Gross Regional Product (GRP) is an economic measure that quantifies the total economic output and value added by all industries within a specific region or locality over a defined period, typically a year. It is analogous to Gross Domestic Product (GDP), which represents the economic performance of a country as a whole. GRP is a critical indicator for understanding the economic health and development of a region, facilitating comparisons between different regions, and identifying growth trends and patterns within specific areas.

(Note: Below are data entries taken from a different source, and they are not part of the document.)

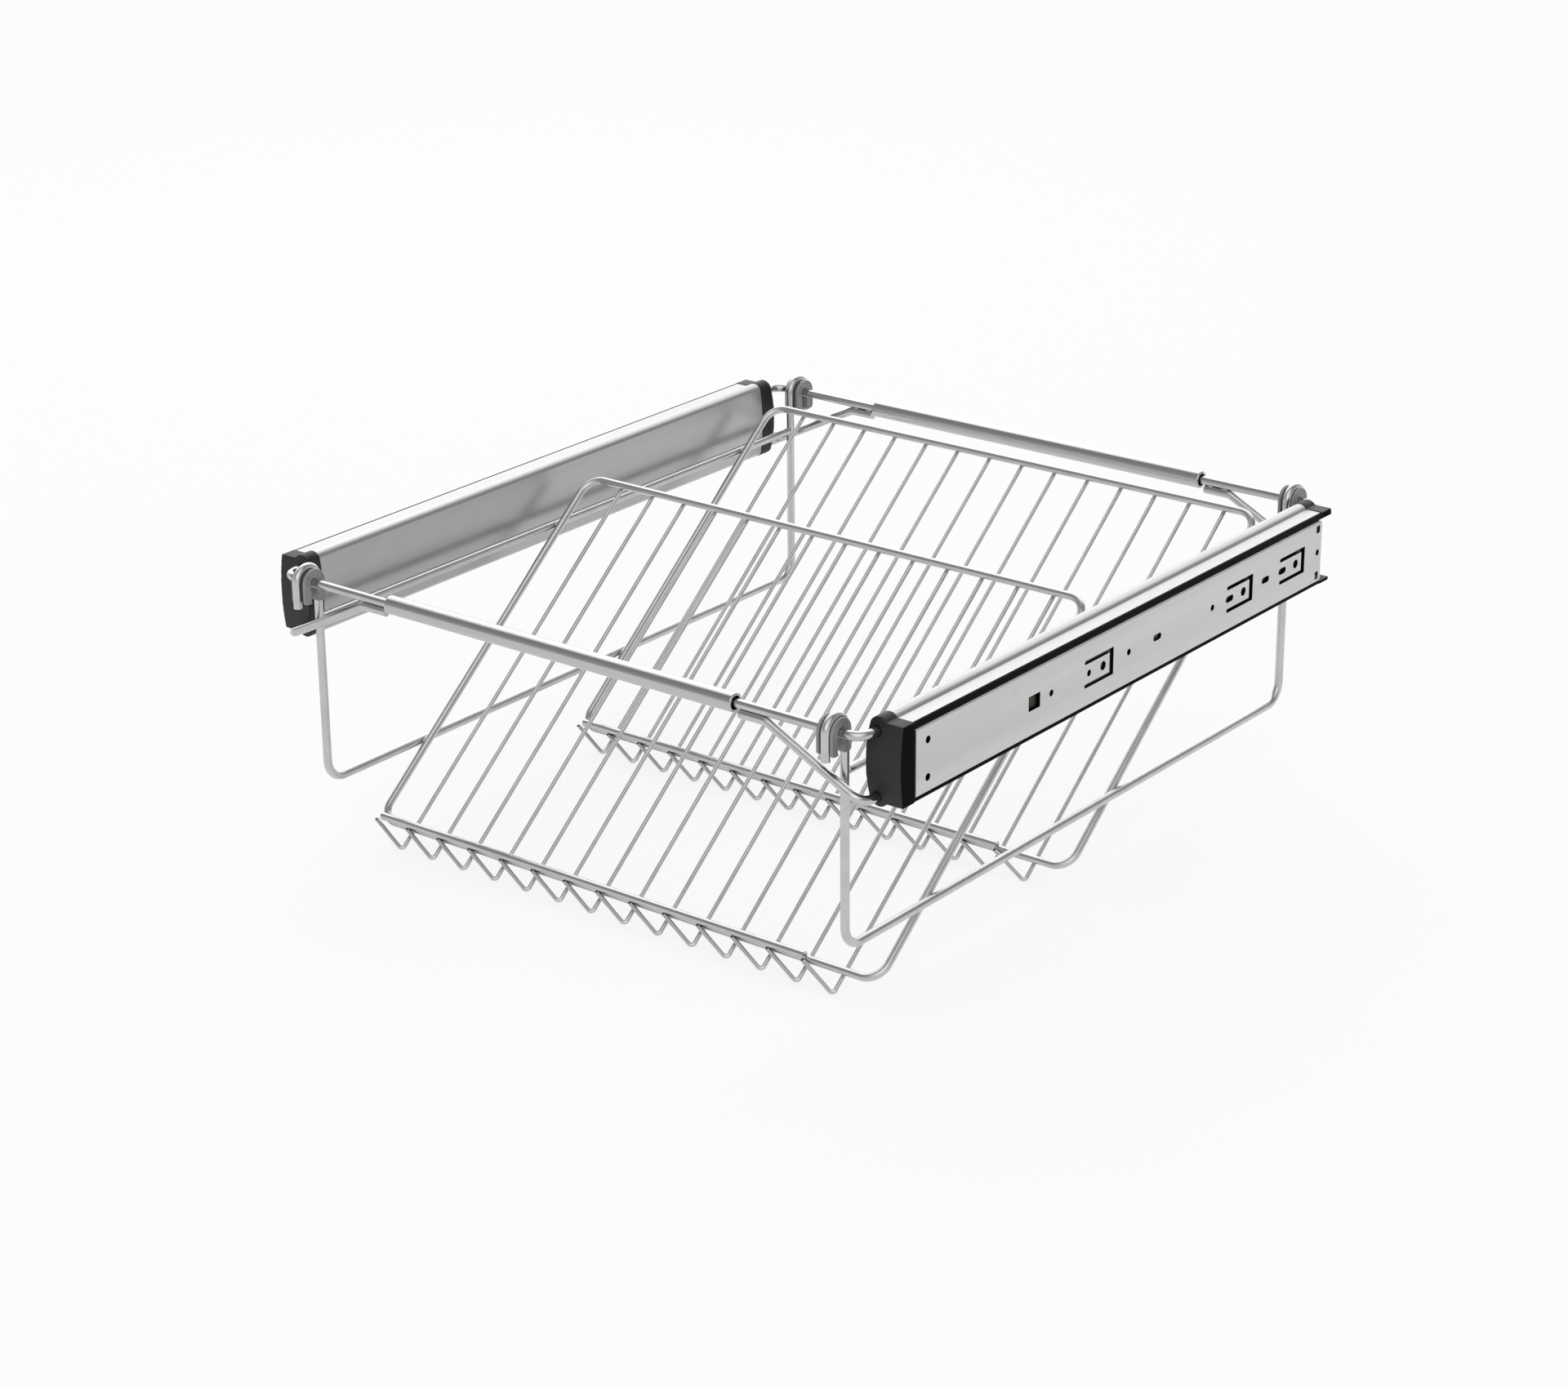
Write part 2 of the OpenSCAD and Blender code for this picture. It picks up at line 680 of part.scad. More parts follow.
cabinet_rail();  // cabinet_rail_l
outer_cage();  // outer_cage_l
outer_balls();  // outer_balls_l
middle_rail();  // middle_rail_l
inner_cage();  // inner_cage_l
inner_balls();  // inner_balls_l
inner_rail();  // inner_rail_l
slide_bumper();  // slide_bumper_l
rivets();  // rivets_l
profile();  // profile_l
top_strip();  // top_strip_l
bottom_strip();  // bottom_strip_l
front_cap();  // front_cap_l
at_rear() rear_cap();  // rear_cap_l
arm();  // front_arm_l
brace();  // front_brace_l
at_rear() arm();  // rear_arm_l
at_rear() brace();  // rear_brace_l
right_side() cabinet_rail();  // cabinet_rail_r
right_side() outer_cage();  // outer_cage_r
right_side() outer_balls();  // outer_balls_r
right_side() middle_rail();  // middle_rail_r
right_side() inner_cage();  // inner_cage_r
right_side() inner_balls();  // inner_balls_r
right_side() inner_rail();  // inner_rail_r
right_side() slide_bumper();  // slide_bumper_r
right_side() rivets();  // rivets_r
right_side() profile();  // profile_r
right_side() top_strip();  // top_strip_r
right_side() bottom_strip();  // bottom_strip_r
right_side() front_cap();  // front_cap_r
right_side() at_rear() rear_cap();  // rear_cap_r
right_side() arm();  // front_arm_r
right_side() brace();  // front_brace_r
right_side() at_rear() arm();  // rear_arm_r
right_side() at_rear() brace();  // rear_brace_r
tube();  // front_tube
at_rear() tube();  // rear_tube
side_frame();  // side_frame_l
upper_rail();  // upper_rail_l
saddle();  // front_saddle_l
at_rear() saddle();  // rear_saddle_l
right_side() side_frame();  // side_frame_r
right_side() upper_rail();  // upper_rail_r
right_side() saddle();  // front_saddle_r
right_side() at_rear() saddle();  // rear_saddle_r
shelf_frame(0);  // front_shelf_frame
shelf_slats(0);  // front_shelf_slats
heel_bar(0);  // front_heel_bar
shelf_frame(1);  // rear_shelf_frame
shelf_slats(1);  // rear_shelf_slats
heel_bar(1);  // rear_heel_bar
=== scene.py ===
import json
import math

import bmesh
import bpy
from mathutils import Matrix, Vector, noise


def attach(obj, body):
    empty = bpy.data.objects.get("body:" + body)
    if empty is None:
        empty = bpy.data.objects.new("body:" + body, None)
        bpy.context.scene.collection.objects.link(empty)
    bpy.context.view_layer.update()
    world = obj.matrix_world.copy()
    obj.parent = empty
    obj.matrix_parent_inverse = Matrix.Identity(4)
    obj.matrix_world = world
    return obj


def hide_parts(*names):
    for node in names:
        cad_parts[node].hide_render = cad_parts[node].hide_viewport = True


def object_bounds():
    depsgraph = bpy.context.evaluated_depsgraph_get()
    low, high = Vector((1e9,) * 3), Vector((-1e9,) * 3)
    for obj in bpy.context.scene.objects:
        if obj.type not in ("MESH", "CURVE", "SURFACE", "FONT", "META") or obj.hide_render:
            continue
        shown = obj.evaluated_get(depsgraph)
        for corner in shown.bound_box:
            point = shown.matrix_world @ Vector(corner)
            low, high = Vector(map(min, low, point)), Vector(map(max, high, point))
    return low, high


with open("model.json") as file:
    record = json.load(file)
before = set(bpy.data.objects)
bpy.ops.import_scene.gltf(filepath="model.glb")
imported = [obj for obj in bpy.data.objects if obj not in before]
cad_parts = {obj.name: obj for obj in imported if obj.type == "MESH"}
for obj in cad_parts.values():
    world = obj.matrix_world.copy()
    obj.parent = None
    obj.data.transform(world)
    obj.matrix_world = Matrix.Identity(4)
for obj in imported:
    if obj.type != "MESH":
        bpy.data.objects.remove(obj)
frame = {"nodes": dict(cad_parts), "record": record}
nodes = frame["nodes"]
record = frame["record"]
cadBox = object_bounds()
print("frame loaded:", len(nodes), "nodes")

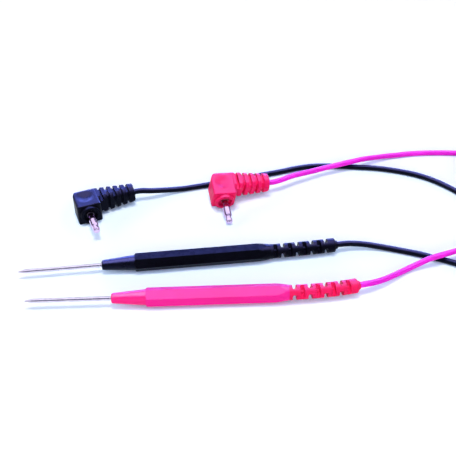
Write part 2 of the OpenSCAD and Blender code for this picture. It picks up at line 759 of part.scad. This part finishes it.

Overview[edit | edit source]

The calculation of GRP can be approached through three main methods: the production approach, the income approach, and the expenditure approach. The production approach sums up the outputs of all industries in the region, the income approach totals all earnings from those industries, and the expenditure approach aggregates all spending on final goods and services produced within the region. Each of these approaches should, theoretically, result in the same GRP figure, providing a comprehensive picture of a region's economic activity.

Importance of GRP[edit | edit source]

GRP serves several important functions in economic analysis and policy-making:

  • Economic Health Assessment: It provides a snapshot of the economic health of a region, indicating whether the economy is expanding or contracting.
  • Regional Comparisons: GRP allows for the comparison of economic performance and living standards between different regions.
  • Policy Development: Policymakers use GRP data to tailor economic policies, investments, and interventions to the specific needs of a region.
  • Investment Decisions: Investors and businesses analyze GRP trends to make informed decisions about where to allocate resources.

Factors Influencing GRP[edit | edit source]

Several factors can influence the GRP of a region, including but not limited to:

  • Industrial Composition: The mix of industries within a region can significantly affect its GRP, as some sectors may contribute more to the economy than others.
  • Natural Resources: Regions rich in natural resources often have higher GRPs due to the economic activities related to extraction and processing.
  • Human Capital: The skills and education level of the workforce can impact productivity and, consequently, the GRP.
  • Infrastructure: Well-developed infrastructure facilitates business operations and can attract investment, boosting the region's economic output.
  • Government Policies: Policies related to taxation, investment incentives, and business regulation can also influence GRP.

Challenges in Measuring GRP[edit | edit source]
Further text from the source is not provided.